Ce scénario peut sembler tiré par les cheveux, mais à moins que les citoyens remettent en question et surveillent leurs gouvernements en croissance constante, cette situation pourrait malheureusement devenir réalité. Au début du XXIe siècle, certains anticipèrent l’avènement d’un pays aussi réglementé, mais furent soit ignorés soit traités de fous. Leurs avertissements se firent entendre quand le gouvernement ontarien bannit les pit-bulls et interdit les aliments gras dans les cafétérias scolaires en 2004.
Les interdictions de fumer dans les bars et les restaurants de plusieurs provinces commencèrent à entrer en vigueur à la même époque. Bien qu’il semblât que le registre des armes à feu allait être démantelé en 2006, un changement de gouvernement fédéral le restaura et amena aussi un système de garderies national. Ensuite le gouvernement commença à réglementer les gras trans. Mais puisqu’on considérait que ces mesures se justifiaient «pour votre propre bien», on vilipendait les citoyens s’y opposant et ces derniers ne réussirent pas à mobiliser suffisamment d’appuis pour les abroger.

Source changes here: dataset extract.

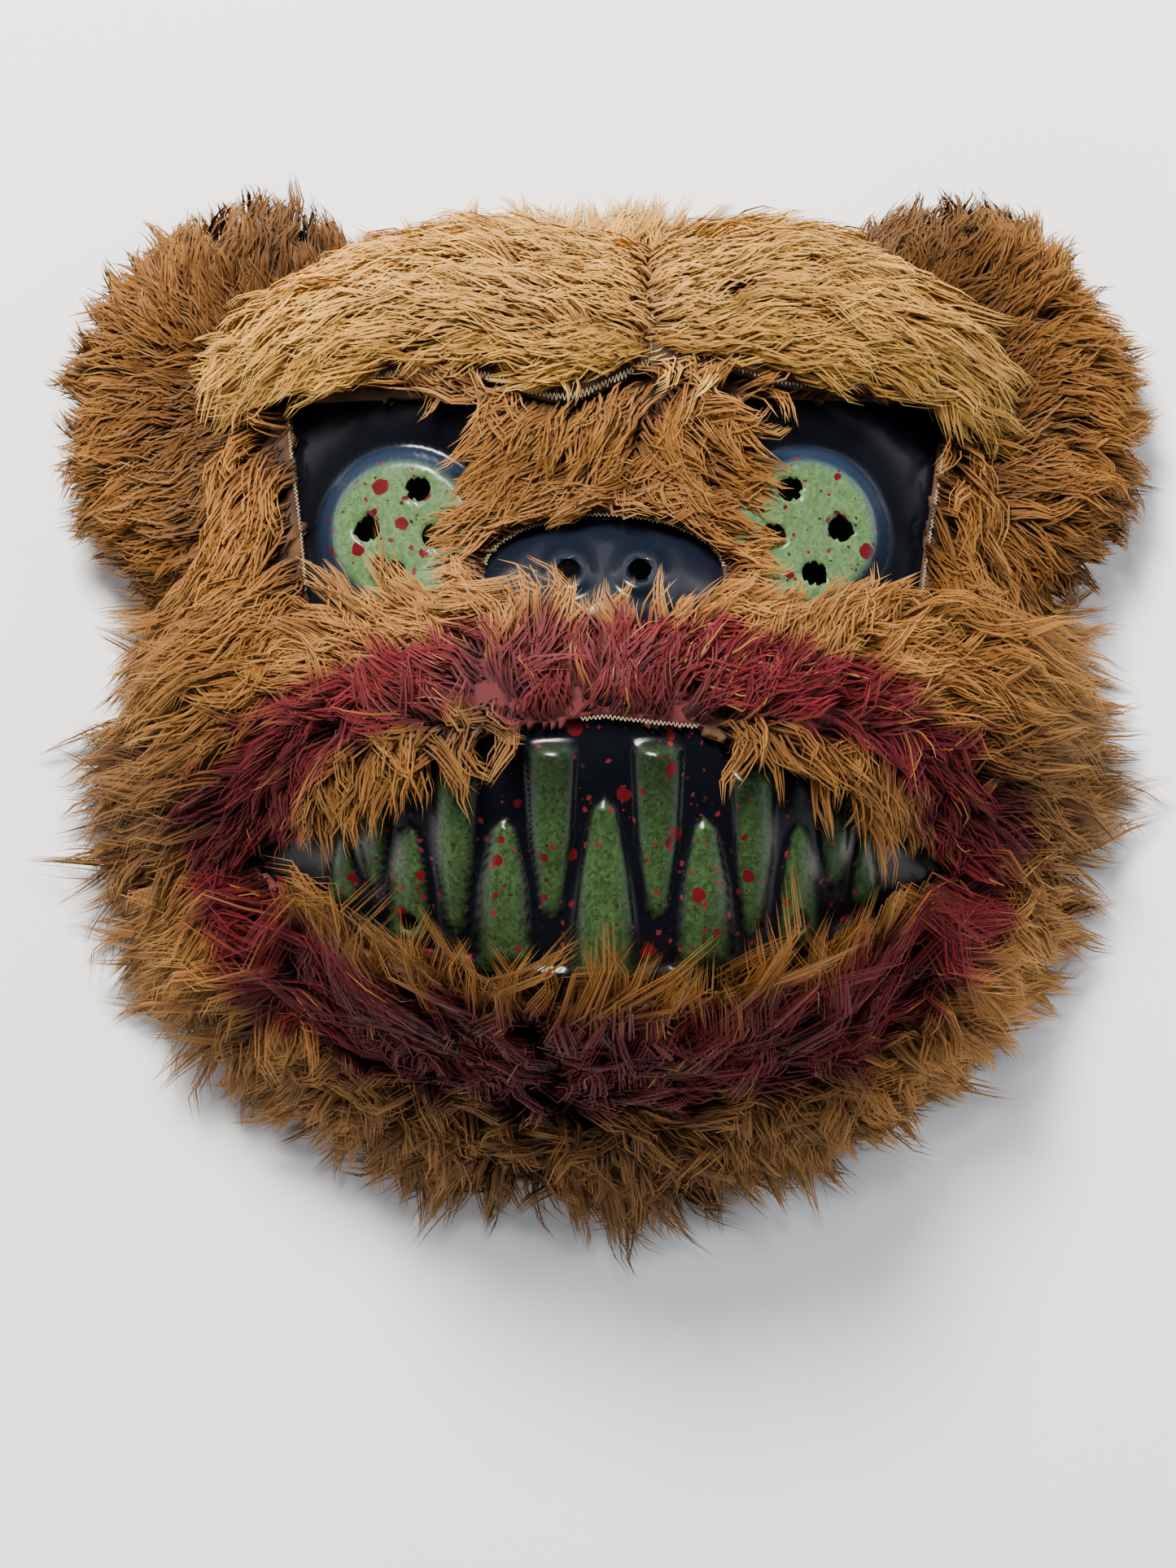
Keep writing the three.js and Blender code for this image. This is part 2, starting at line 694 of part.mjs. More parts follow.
// The band stands on its edge inside the rim and bows towards the crown, its ends flush with the shell's wall
function bandSolid() {
  const route = new THREE.CatmullRomCurve3([
    new THREE.Vector3(-shellHalfWidth, bandAnchorLevel - 24, 0),
    new THREE.Vector3(-shellHalfWidth * 0.8, bandAnchorLevel + bandBow * 0.3, 0),
    new THREE.Vector3(-shellHalfWidth * 0.42, bandAnchorLevel + bandBow * 0.86, 0),
    new THREE.Vector3(0, bandAnchorLevel + bandBow, 0),
    new THREE.Vector3(shellHalfWidth * 0.42, bandAnchorLevel + bandBow * 0.86, 0),
    new THREE.Vector3(shellHalfWidth * 0.8, bandAnchorLevel + bandBow * 0.3, 0),
    new THREE.Vector3(shellHalfWidth, bandAnchorLevel - 24, 0),
  ], false, 'centripetal').getPoints(26);
  const edge = (share) => route.map((p, i) => {
    const before = route[Math.max(i - 1, 0)];
    const after = route[Math.min(i + 1, route.length - 1)];
    const across = new THREE.Vector2(before.y - after.y, after.x - before.x).normalize();
    return new THREE.Vector2(p.x, p.y).addScaledVector(across, share * bandThickness);
  });
  const shape = new THREE.Shape([...edge(-0.5), ...edge(0.5).reverse()]);
  const geometry = new THREE.ExtrudeGeometry(shape, { depth: bandWidth, bevelEnabled: false });
  geometry.translate(0, 0, hemLift);
  return toSolid(geometry).intersect(filled(-(shellWall + seatGap)));
}

const blackPlastic = { color: 0x101216, roughness: 0.22, metalness: 0 };
const brownPlush = { color: 0xa8733a, roughness: 0.95, metalness: 0 };
const lightPlush = { color: 0xc08c4c, roughness: 0.95, metalness: 0 };
const blackElastic = { color: 0x17171a, roughness: 0.85, metalness: 0 };

function piece(name, solid, finish) {
  const mesh = new THREE.Mesh(toGeometry(solid), new THREE.MeshStandardMaterial(finish));
  mesh.name = name;
  return mesh;
}

const mask = new THREE.Group();
mask.add(piece('face_shell', shellSolid(), blackPlastic));
mask.add(piece('face_plush', panelSolid(facePrism(), [...windowRows.map(windowPrism), noseWindow()]), brownPlush));
mask.add(piece('jaw_plush', panelSolid(jawPrism(), []), brownPlush));
mask.add(piece('crown_plush', panelSolid(crownPrism(), []), brownPlush));
mask.add(piece('brow_left', browSolid(-1), lightPlush));
mask.add(piece('brow_right', browSolid(1), lightPlush));
mask.add(piece('ear_left', earSolid(-1), brownPlush));
mask.add(piece('ear_right', earSolid(1), brownPlush));
mask.add(piece('head_band', bandSolid(), blackElastic));

// The mask's middle stands over the origin
const extent = new THREE.Box3().setFromObject(mask);
const middle = extent.getCenter(new THREE.Vector3());
mask.position.set(-middle.x, -middle.y, 0);

export default mask;
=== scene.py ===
# %% [markdown]
# A plush bear face mask, lying face up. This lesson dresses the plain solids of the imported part:
# the shell gets its smooth formed sheet and its paint, and the plush gets its backing and its pile.
# The frame holds the solids at their real size in metres, so each piece goes where its solid is,
# with no fitting.

import math

import bpy
import numpy as np
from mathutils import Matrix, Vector
from mathutils.bvhtree import BVHTree


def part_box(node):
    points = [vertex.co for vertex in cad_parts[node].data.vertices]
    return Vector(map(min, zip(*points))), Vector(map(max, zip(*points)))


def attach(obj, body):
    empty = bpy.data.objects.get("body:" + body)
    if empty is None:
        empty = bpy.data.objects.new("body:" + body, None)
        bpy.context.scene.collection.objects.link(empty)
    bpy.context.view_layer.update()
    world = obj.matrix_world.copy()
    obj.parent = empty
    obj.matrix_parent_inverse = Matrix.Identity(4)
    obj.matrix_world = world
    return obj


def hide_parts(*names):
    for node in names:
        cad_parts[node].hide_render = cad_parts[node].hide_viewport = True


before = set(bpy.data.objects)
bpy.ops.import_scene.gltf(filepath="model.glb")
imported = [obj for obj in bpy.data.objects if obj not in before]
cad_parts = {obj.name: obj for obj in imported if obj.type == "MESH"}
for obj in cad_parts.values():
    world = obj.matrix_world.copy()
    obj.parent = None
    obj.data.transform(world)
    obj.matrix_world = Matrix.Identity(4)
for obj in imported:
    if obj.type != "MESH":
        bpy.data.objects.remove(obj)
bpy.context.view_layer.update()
MM = 0.001
CHANCE = np.random.default_rng(7)
print("nodes:", sorted(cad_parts))

# %% [markdown]
# The sheet and the plush both follow one smooth form. It could be read off the faceted solid, but a
# formula has no facets, so the solid's own recipe is written again here: a rim curve, and a height
# over rings that shrink from it. Lengths are millimetres and are measured from the middle of the
# face, which the shell's box gives.

# %% Sizes of the form
shell_low, shell_high = (np.array(corner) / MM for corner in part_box("face_shell"))
HALF_WIDTH = (shell_high[0] - shell_low[0]) / 2
CROWN_SHARE = 124 / 245
CROWN_REACH = (shell_high[1] - shell_low[1]) * CROWN_SHARE
CHIN_REACH = (shell_high[1] - shell_low[1]) * (1 - CROWN_SHARE)
MIDDLE_Y = shell_low[1] + CHIN_REACH
SHEET = 1.2
SEAT_GAP = 0.4
HEM_LIFT = 1.2
RIM_ROWS = [
    {"across": 0, "along": 1}, {"across": 0.44, "along": 0.96}, {"across": 0.74, "along": 0.82},
    {"across": 0.9, "along": 0.55}, {"across": 0.97, "along": 0.18}, {"across": 1, "along": -0.2},
    {"across": 0.95, "along": -0.52}, {"across": 0.73, "along": -0.8}, {"across": 0.38, "along": -0.96},
    {"across": 0, "along": -1},
]
SWELLINGS = [
    {"name": "dome", "rise": 62},
    {"name": "muzzle", "rise": 33, "x": 0, "y": -32, "wide": 92, "high": 82, "power": 1.6},
    {"name": "forehead", "rise": 9, "x": 0, "y": 92, "wide": 96, "high": 34, "power": 1},
    {"name": "right socket", "rise": -5, "x": 54, "y": 46, "wide": 40, "high": 32, "power": 1},
    {"name": "left socket", "rise": -5, "x": -54, "y": 46, "wide": 40, "high": 32, "power": 1},
    {"name": "mouth", "rise": -7, "x": 0, "y": -41, "wide": 96, "high": 39, "power": 1},
]
print(f"shell {2 * HALF_WIDTH:.0f} by {CROWN_REACH + CHIN_REACH:.0f} mm, middle at y {MIDDLE_Y:.1f}")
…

Il n’y a rien de mal à sensibiliser les gens à propos des avantages d’un style de vie sain ou à les empêcher de causer un préjudice direct et démontrable aux autres. Mais nous devons exiger que l’État trouve le juste milieu entre l’exercice de la liberté personnelle et l’atteinte à la liberté des autres. Le gouvernement doit respecter les droits découlant du droit de propriété, une des pierres angulaires d’une société libre. Il doit aussi respecter le droit des autres institutions, comme la famille, de décider ce qui est dans le meilleur intérêt de leurs membres.
En fin de compte, c’est à nous de se tenir debout et de protester. Assurons-nous que le pays sur-réglementé décrit ci-dessus reste une contre-utopie orwelienne et qu’elle ne devienne jamais le Canada de 2020.
Tasha Kheiriddin est vice-présidente exécutive de l’Institut économique de Montréal.